Here is my personal story.
A urine smell permeated the stairwell. In the darkness due to smashed light bulbs, the sound of broken wine bottles underfoot echoed off the concrete walls. I was nine years old. With the elevators out of service half the time due to vandalism, I was forced many times to take the scary trek into the shadow of death up the stairwell to our sixth-floor apartment in the projects of east Baltimore.
This was a far cry from the brand spanking new building we had moved into just two years earlier. I remember our excitement when my parents, three younger siblings and I moved in our apartment. It was a dream come true – moving from our leaky-roofed ghetto into a place where everything, including the appliances, were new.

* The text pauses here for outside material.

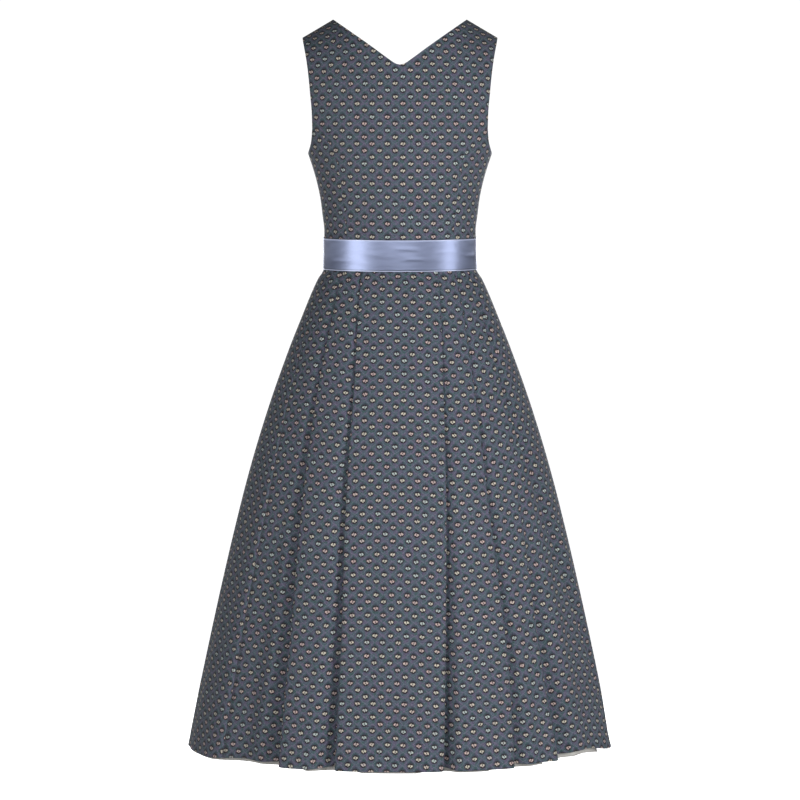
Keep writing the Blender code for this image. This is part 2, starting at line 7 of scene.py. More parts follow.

We were one of the first in the 11-story, all black residents building. While a few people kept their apartments lovely, most seemed committed to destroying the building.

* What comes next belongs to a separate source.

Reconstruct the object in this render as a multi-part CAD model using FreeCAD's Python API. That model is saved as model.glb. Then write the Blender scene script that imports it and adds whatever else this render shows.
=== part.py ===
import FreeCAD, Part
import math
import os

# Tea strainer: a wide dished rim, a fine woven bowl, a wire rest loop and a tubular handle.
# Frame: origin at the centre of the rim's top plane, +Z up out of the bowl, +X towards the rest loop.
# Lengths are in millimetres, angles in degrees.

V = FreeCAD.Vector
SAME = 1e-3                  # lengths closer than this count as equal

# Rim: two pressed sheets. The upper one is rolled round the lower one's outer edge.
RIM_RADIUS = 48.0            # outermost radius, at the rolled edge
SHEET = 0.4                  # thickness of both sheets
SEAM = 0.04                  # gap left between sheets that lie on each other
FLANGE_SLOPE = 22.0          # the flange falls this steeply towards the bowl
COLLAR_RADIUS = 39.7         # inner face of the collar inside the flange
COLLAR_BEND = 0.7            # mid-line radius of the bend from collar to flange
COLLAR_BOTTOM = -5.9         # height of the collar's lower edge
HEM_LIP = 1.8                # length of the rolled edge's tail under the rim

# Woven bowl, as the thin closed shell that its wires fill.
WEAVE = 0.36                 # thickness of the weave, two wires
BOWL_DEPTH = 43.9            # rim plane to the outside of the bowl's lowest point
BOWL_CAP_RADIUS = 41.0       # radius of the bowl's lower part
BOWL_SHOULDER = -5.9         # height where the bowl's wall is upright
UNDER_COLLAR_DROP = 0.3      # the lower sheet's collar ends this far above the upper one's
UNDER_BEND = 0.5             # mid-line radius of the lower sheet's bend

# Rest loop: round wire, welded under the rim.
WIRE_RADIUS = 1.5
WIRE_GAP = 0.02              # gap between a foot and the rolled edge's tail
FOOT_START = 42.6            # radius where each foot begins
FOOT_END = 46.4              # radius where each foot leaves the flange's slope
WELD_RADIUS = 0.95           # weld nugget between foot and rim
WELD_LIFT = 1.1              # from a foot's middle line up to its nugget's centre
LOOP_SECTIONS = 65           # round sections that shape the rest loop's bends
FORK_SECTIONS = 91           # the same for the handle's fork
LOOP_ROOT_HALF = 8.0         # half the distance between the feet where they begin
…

All I kept hearing was that everything was the “white man’s fault”. Even at the age of nine, I sarcastically thought to myself, “how can we stop these evil white people from sneaking in here at night peeing in the stairwell, leaving broken wine bottles, smashing the light bulbs and attacking people?”
So, my early experience living in the government project taught me that some folks simply have a ghetto mindset. I also witnessed the trap of government welfare. And why were so many around me angry and violent – despite getting free housing, food and healthcare?
Believe it or not, he’s writing in the UK Guardian, which is just as lefty as the New York Times.
Lloyd is also the guy who wrote the Tea Party Anthem.
Oh, and he’s black.
Yes, you read that right. One of the strongest spokesmen for the Tea Party movement calls himself a “(black) unhyphenated American” right there on his blog.
Still wanna claim that the Tea Party is racist, Obamacrats?